- AIM OF THE EXERCISE -
Reproduce the listing below without any change.

- SOURCE MATERIAL -
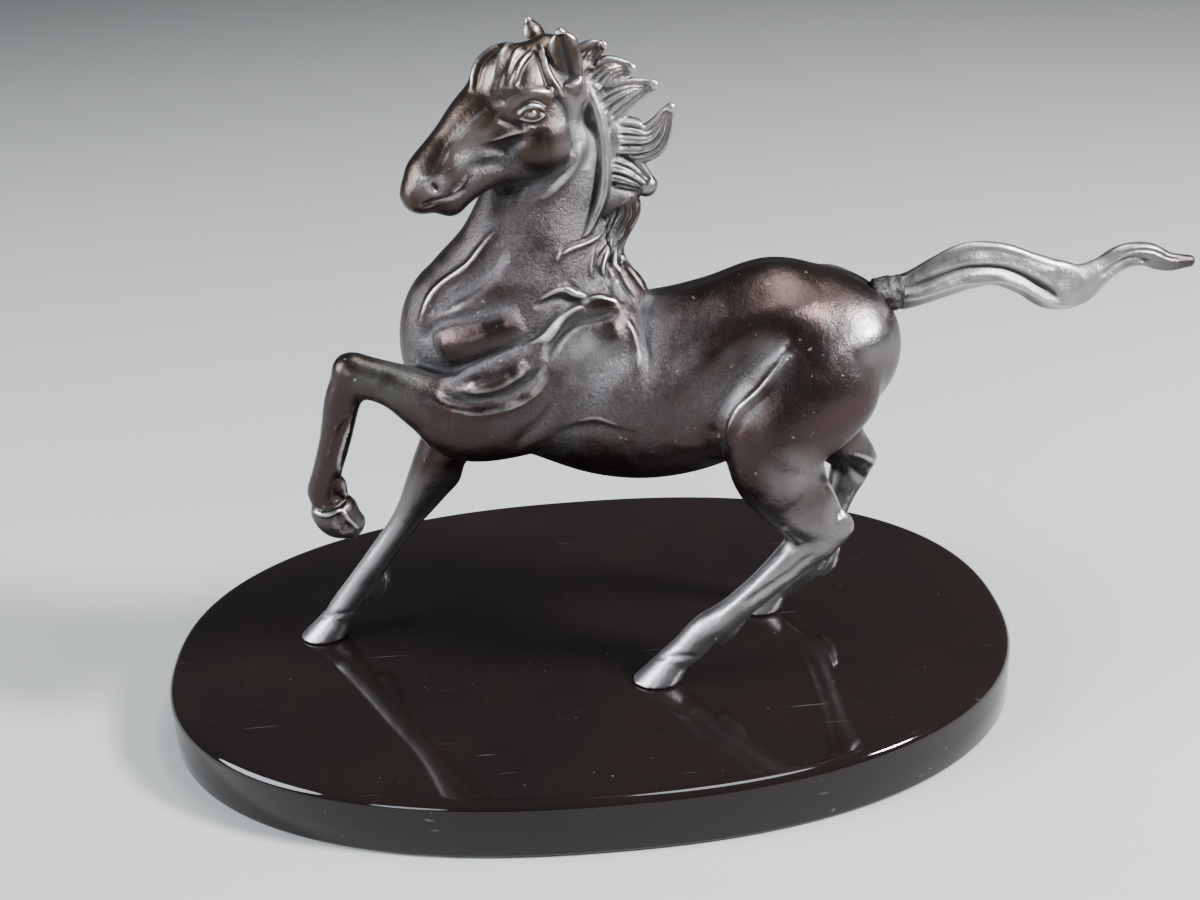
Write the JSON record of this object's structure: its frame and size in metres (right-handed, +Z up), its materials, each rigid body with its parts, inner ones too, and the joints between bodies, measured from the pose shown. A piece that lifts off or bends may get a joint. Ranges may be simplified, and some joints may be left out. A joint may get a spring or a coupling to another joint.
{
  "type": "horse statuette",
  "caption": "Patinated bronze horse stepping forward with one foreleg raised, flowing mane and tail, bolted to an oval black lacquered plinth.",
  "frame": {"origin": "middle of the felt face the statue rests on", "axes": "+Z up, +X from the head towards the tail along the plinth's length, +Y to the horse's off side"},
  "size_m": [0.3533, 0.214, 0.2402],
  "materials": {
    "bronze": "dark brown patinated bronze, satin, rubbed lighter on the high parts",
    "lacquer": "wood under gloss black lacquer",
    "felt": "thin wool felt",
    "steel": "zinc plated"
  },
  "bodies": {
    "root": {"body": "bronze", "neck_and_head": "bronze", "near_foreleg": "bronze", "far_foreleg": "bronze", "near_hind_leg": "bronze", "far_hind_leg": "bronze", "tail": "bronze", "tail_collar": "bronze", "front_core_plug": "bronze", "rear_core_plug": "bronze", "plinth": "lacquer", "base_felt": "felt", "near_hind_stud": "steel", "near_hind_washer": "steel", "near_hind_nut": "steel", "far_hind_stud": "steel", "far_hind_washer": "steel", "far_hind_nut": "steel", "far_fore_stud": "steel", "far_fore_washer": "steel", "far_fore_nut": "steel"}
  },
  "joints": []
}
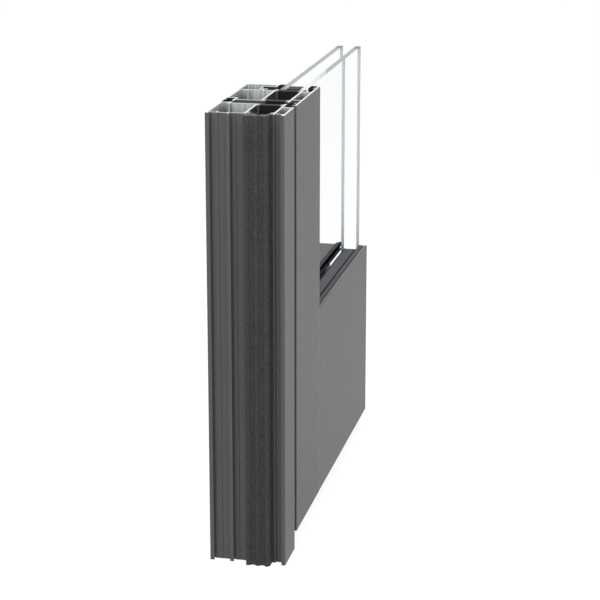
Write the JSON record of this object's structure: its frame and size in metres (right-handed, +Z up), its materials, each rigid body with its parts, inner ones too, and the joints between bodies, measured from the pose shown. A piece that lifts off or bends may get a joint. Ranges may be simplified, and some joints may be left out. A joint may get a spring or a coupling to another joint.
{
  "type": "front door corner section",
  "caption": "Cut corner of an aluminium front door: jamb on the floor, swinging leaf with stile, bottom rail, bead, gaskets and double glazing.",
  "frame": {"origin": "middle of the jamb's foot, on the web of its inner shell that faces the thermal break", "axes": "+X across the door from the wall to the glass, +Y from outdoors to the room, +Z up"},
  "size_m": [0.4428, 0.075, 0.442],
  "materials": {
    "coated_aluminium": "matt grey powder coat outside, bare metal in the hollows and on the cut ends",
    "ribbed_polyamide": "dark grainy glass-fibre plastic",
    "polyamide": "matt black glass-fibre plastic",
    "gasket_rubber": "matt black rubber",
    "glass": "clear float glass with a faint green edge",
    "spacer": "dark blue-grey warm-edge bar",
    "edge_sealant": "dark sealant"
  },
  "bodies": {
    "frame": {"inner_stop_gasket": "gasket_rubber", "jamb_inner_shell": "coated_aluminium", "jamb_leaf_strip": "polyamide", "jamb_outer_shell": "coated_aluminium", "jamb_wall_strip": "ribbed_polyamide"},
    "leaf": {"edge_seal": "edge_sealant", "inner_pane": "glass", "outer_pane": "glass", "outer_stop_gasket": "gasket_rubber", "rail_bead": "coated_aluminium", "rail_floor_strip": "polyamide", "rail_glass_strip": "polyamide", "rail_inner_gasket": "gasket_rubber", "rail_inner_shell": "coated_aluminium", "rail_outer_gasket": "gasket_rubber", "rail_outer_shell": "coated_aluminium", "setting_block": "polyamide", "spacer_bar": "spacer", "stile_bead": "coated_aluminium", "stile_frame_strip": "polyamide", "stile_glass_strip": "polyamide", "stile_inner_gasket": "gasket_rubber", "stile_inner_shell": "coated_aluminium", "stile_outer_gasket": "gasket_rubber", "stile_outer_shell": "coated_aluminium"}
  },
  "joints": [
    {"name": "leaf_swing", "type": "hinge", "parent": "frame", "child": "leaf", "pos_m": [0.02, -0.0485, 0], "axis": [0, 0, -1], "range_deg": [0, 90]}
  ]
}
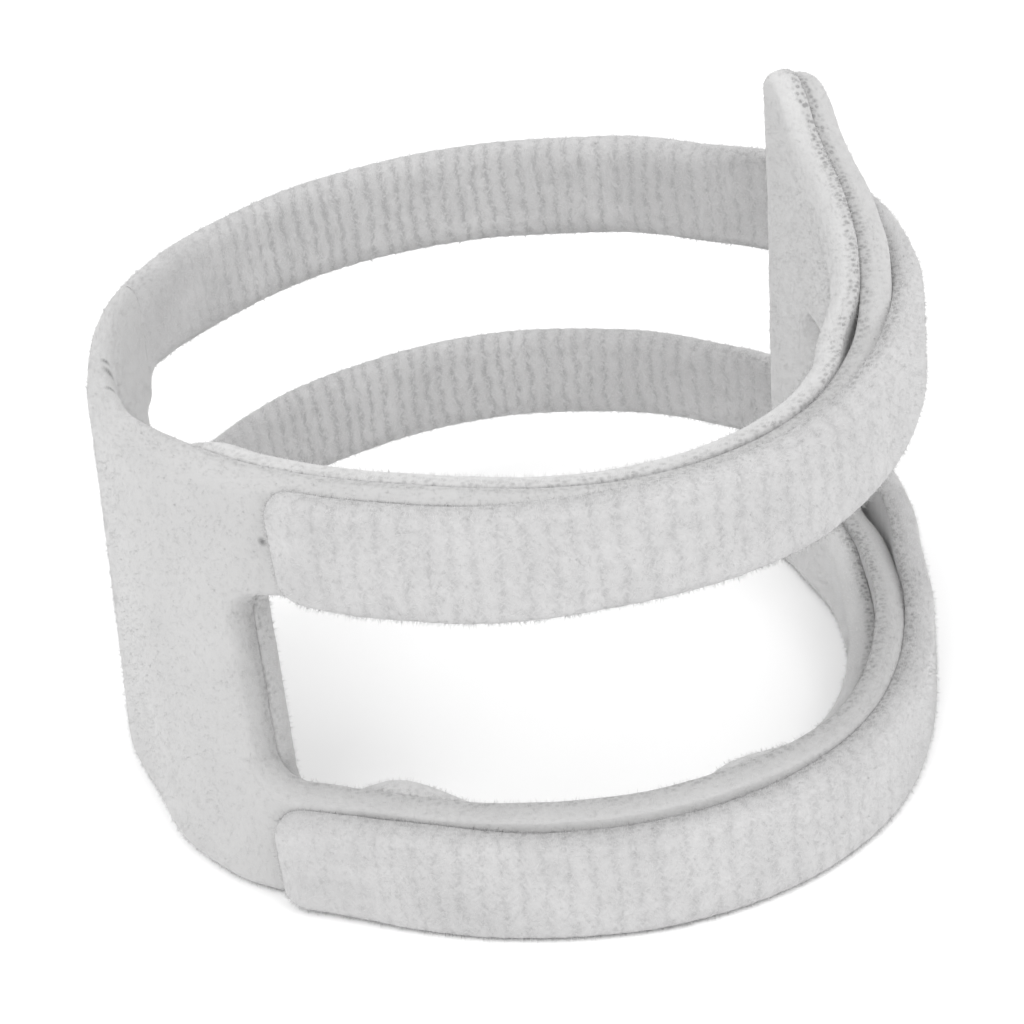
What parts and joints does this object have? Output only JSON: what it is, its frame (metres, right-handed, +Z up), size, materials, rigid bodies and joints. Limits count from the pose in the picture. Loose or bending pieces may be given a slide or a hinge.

- ANSWER FOR THIS EXERCISE -
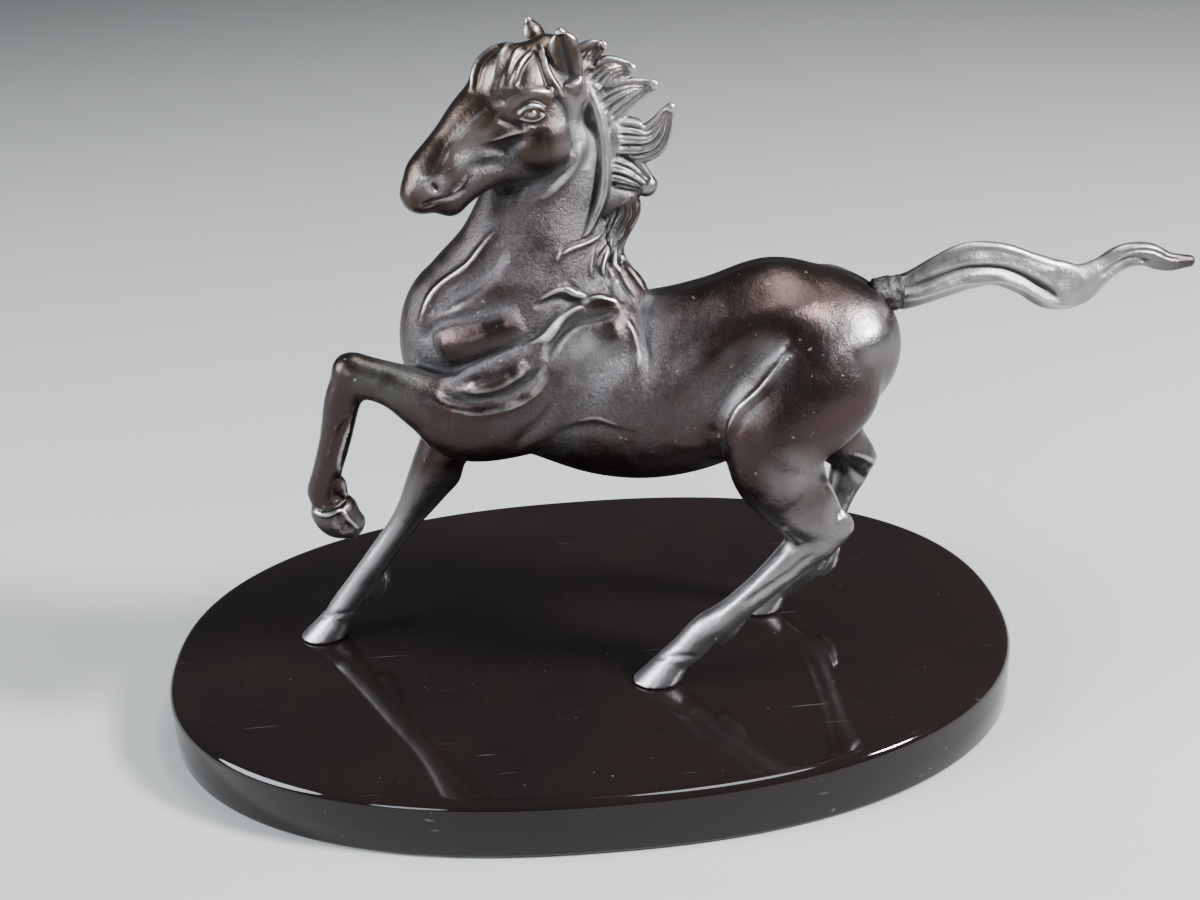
Write the JSON record of this object's structure: its frame and size in metres (right-handed, +Z up), its materials, each rigid body with its parts, inner ones too, and the joints between bodies, measured from the pose shown. A piece that lifts off or bends may get a joint. Ranges may be simplified, and some joints may be left out. A joint may get a spring or a coupling to another joint.
{
  "type": "horse statuette",
  "caption": "Patinated bronze horse stepping forward with one foreleg raised, flowing mane and tail, bolted to an oval black lacquered plinth.",
  "frame": {"origin": "middle of the felt face the statue rests on", "axes": "+Z up, +X from the head towards the tail along the plinth's length, +Y to the horse's off side"},
  "size_m": [0.3533, 0.214, 0.2402],
  "materials": {
    "bronze": "dark brown patinated bronze, satin, rubbed lighter on the high parts",
    "lacquer": "wood under gloss black lacquer",
    "felt": "thin wool felt",
    "steel": "zinc plated"
  },
  "bodies": {
    "root": {"body": "bronze", "neck_and_head": "bronze", "near_foreleg": "bronze", "far_foreleg": "bronze", "near_hind_leg": "bronze", "far_hind_leg": "bronze", "tail": "bronze", "tail_collar": "bronze", "front_core_plug": "bronze", "rear_core_plug": "bronze", "plinth": "lacquer", "base_felt": "felt", "near_hind_stud": "steel", "near_hind_washer": "steel", "near_hind_nut": "steel", "far_hind_stud": "steel", "far_hind_washer": "steel", "far_hind_nut": "steel", "far_fore_stud": "steel", "far_fore_washer": "steel", "far_fore_nut": "steel"}
  },
  "joints": []
}
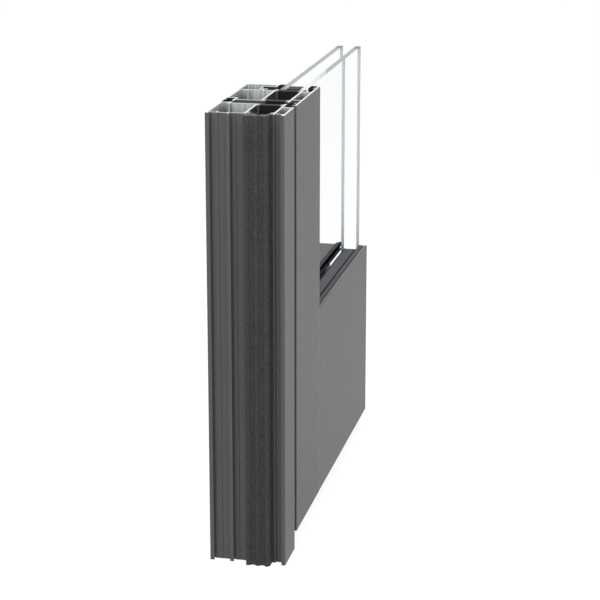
Write the JSON record of this object's structure: its frame and size in metres (right-handed, +Z up), its materials, each rigid body with its parts, inner ones too, and the joints between bodies, measured from the pose shown. A piece that lifts off or bends may get a joint. Ranges may be simplified, and some joints may be left out. A joint may get a spring or a coupling to another joint.
{
  "type": "front door corner section",
  "caption": "Cut corner of an aluminium front door: jamb on the floor, swinging leaf with stile, bottom rail, bead, gaskets and double glazing.",
  "frame": {"origin": "middle of the jamb's foot, on the web of its inner shell that faces the thermal break", "axes": "+X across the door from the wall to the glass, +Y from outdoors to the room, +Z up"},
  "size_m": [0.4428, 0.075, 0.442],
  "materials": {
    "coated_aluminium": "matt grey powder coat outside, bare metal in the hollows and on the cut ends",
    "ribbed_polyamide": "dark grainy glass-fibre plastic",
    "polyamide": "matt black glass-fibre plastic",
    "gasket_rubber": "matt black rubber",
    "glass": "clear float glass with a faint green edge",
    "spacer": "dark blue-grey warm-edge bar",
    "edge_sealant": "dark sealant"
  },
  "bodies": {
    "frame": {"inner_stop_gasket": "gasket_rubber", "jamb_inner_shell": "coated_aluminium", "jamb_leaf_strip": "polyamide", "jamb_outer_shell": "coated_aluminium", "jamb_wall_strip": "ribbed_polyamide"},
    "leaf": {"edge_seal": "edge_sealant", "inner_pane": "glass", "outer_pane": "glass", "outer_stop_gasket": "gasket_rubber", "rail_bead": "coated_aluminium", "rail_floor_strip": "polyamide", "rail_glass_strip": "polyamide", "rail_inner_gasket": "gasket_rubber", "rail_inner_shell": "coated_aluminium", "rail_outer_gasket": "gasket_rubber", "rail_outer_shell": "coated_aluminium", "setting_block": "polyamide", "spacer_bar": "spacer", "stile_bead": "coated_aluminium", "stile_frame_strip": "polyamide", "stile_glass_strip": "polyamide", "stile_inner_gasket": "gasket_rubber", "stile_inner_shell": "coated_aluminium", "stile_outer_gasket": "gasket_rubber", "stile_outer_shell": "coated_aluminium"}
  },
  "joints": [
    {"name": "leaf_swing", "type": "hinge", "parent": "frame", "child": "leaf", "pos_m": [0.02, -0.0485, 0], "axis": [0, 0, -1], "range_deg": [0, 90]}
  ]
}
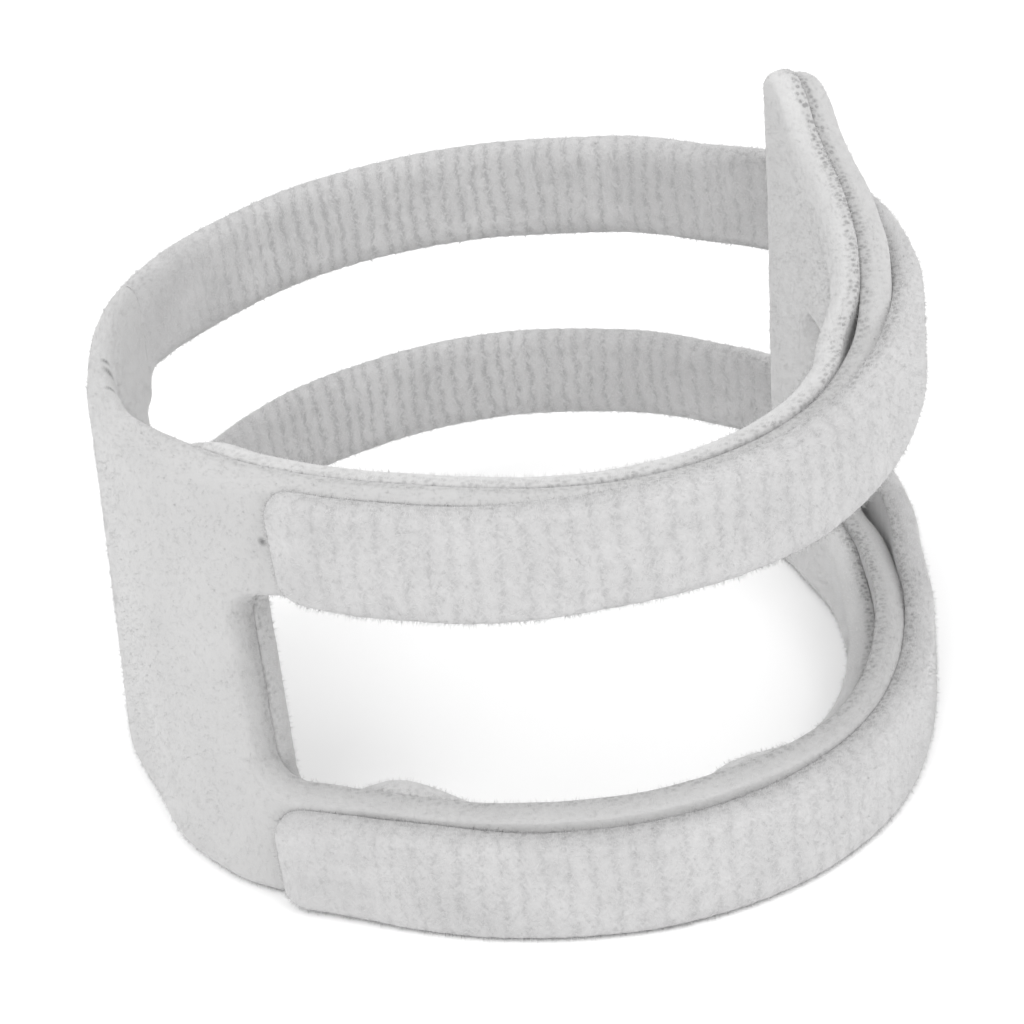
What parts and joints does this object have? Output only JSON: what it is, its frame (metres, right-handed, +Z up), size, materials, rigid bodies and joints. Limits count from the pose in the picture. Loose or bending pieces may be given a slide or a hinge.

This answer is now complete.